Readers Should Be Able to Access an E-book On Up to Six Devices
One of the greatest things about e-books is the ability to sync between devices. And allowing multiple devices simultaneously allow families to pool e-book collections as well. Six seems reasonable to me – an entire town shouldn’t be able to access a shared e-book account, but a family should be able to share an e-book.
Readers Should Be Able to Permanently Give Away an E-book
Done with an e-book and want to give it a friend? You should be able to e-mail it to a friend. Once they download it to their device it’s disabled on your device. Just like if you were giving away a physical book.
Other than that? The file is locked down. I can’t e-mail it to my friends. I can’t copy it endlessly. I’d have everything I need for legitimate home use and all the benefits of being able to choose my app ecosystem, and it would be a pain to do the wrong thing.
What do you think is fair when it comes to e-books?
I think DRM is a bad idea. At the end of the day, it only penalizes the person paying for the media, not the pirate. A person is better off pirating to avoid DRM than to pay for the file. They end up in a better place.
In other words, don't hurt the hand that feeds.
Matthew MacNish says
This is the kind of conversation I would have to have face to face, mostly because I've got too much to say, but also because some of my opinions about piracy and DRM are not popular.
Anyway, before I get any more cryptic, I'll just say that you make some excellent points, Nathan. I don't personally think DRM is the answer, but I do think you nailed it when you said reasonable is the key.
Jessica Lemmon says
AGREED ON ALL COUNTS!!! …now who do we write/call to make this happen?
(Copy from my blog)
DRM stands for "Digital Rights Management". It's a way by which publishers try and control the way the books (content) is used by customers after having being bought.
What it does, is attach the book the customer receives to his account, so that copies sent to someone not having access to the account won't be readable.
Problem is : the DRMs schemes are "cracked" as soon as implemented, and once cracked become inefficient for "determined" people.
It suffices that One person cracks a DRM method and discloses the crack for everybody knowing where to look to find the Crack.
It suffices that One person have access to the Crack and an ebook to rid the ebook copy of it's DRM.
It suffices that One person rids the copy of DRMs and puts it on the dark sides of the Net for the book to be "pirated".
Basically, against pirates, DRMs don't stand a chance.
Where they work is against "casual" copying : sending a copy to a friend (or a list of friends) or family member, making a "safety" copy…
Other than its inefficience against determined people, they have a few other drawbacks :
– It has a "hidden cost", as it needs dedicated software to be managed.
– DRMs forbid conversion to a different format, hence will disable readers not using a "format compatible" ereader to convert and read the book on their chosen software/hardware.

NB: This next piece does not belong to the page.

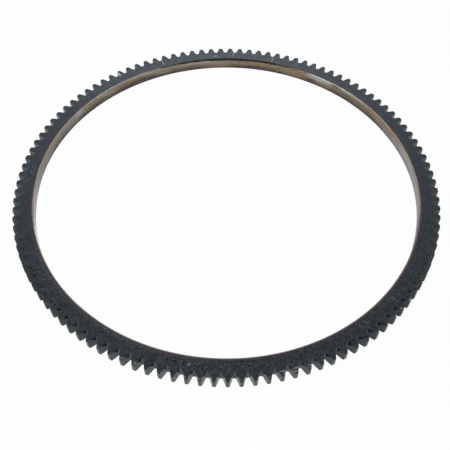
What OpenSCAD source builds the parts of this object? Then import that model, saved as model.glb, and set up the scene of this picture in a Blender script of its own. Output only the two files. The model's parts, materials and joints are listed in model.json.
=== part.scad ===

– Sometimes, due to software problems, legitimate customers loose access to the "protected" books they've bought.
– Sometimes, the DRM scheme depends on a service, and if that service is stopped, the customer looses his content. (https://en.wikipedia.org/wiki/Digital_rights_management#Obsolescence)
– Sometimes, the a DRM is not attached to a user account, but also to a specific hardware, and in case of hardware failure, loose access to the content.
– Some customers choose (either due to past bad experience, or to ideological reasons) to not buy DRMed books, or at least use the DRMed status when deciding to buy or pass.
And the list goes on.
Some indie authors don't know about these drawbacks or think that enforcing their copyright is worth it, and that not many customers know about DRMs or care about it. These authors choose, as is their right, to enable DRMs.
Other authors think that casual copyright is benign enough or ensures visibility, or take into account some that DRMs are viewed by some customers as a drawback, and choose to disable DRMs.
It seems to me most indie/self-published authors have decided to not use DRMs, but again this decision seems to me completely personal or business.
A Journey to Balance says
I actually agree with leaving DRM in place. If I buy a physical book then I am paying 2-3X more for the book and with that additional money that is coming out of my pocket grants me the right to sell it to a friend or transfer ownership as I see fit. Since I am getting the same information much cheaper, then I have to be willing to agree with some of the restrictions that go along with it. If I want to transfer from Kindle to Nook, I fork out another $3.00. Come on.
I live overseas and I've noticed that DRM enforces geographical restrictions and people who can't legitimately buy a book are likely to pirate it, creating a culture of piracy and low prices which is hard to eradicate later.
Many people I know don't see pirating a book or film they can't buy as theft. The author lost the sale before the pirate copy was downloaded.
James Duckett says
You are correct on all counts. DRM protects nobody. Pirates (yaaarrrr) will get what they want and DRM only imposses restrictions on those doing the right thing.
I agree with your recommendations for e-books, but I am not sure recent court decisions are that reasonable. They seem to be pointing to eliminating restrictions and eroding copyright. It's quite possible we will lose control of printed books, which can be digitized, and e-books, which can be hacked and copied. This year or next may show whether authors will suffer the way musicians have. It may be up to publishers to figure this one out. Individual authors don't seem to have much power.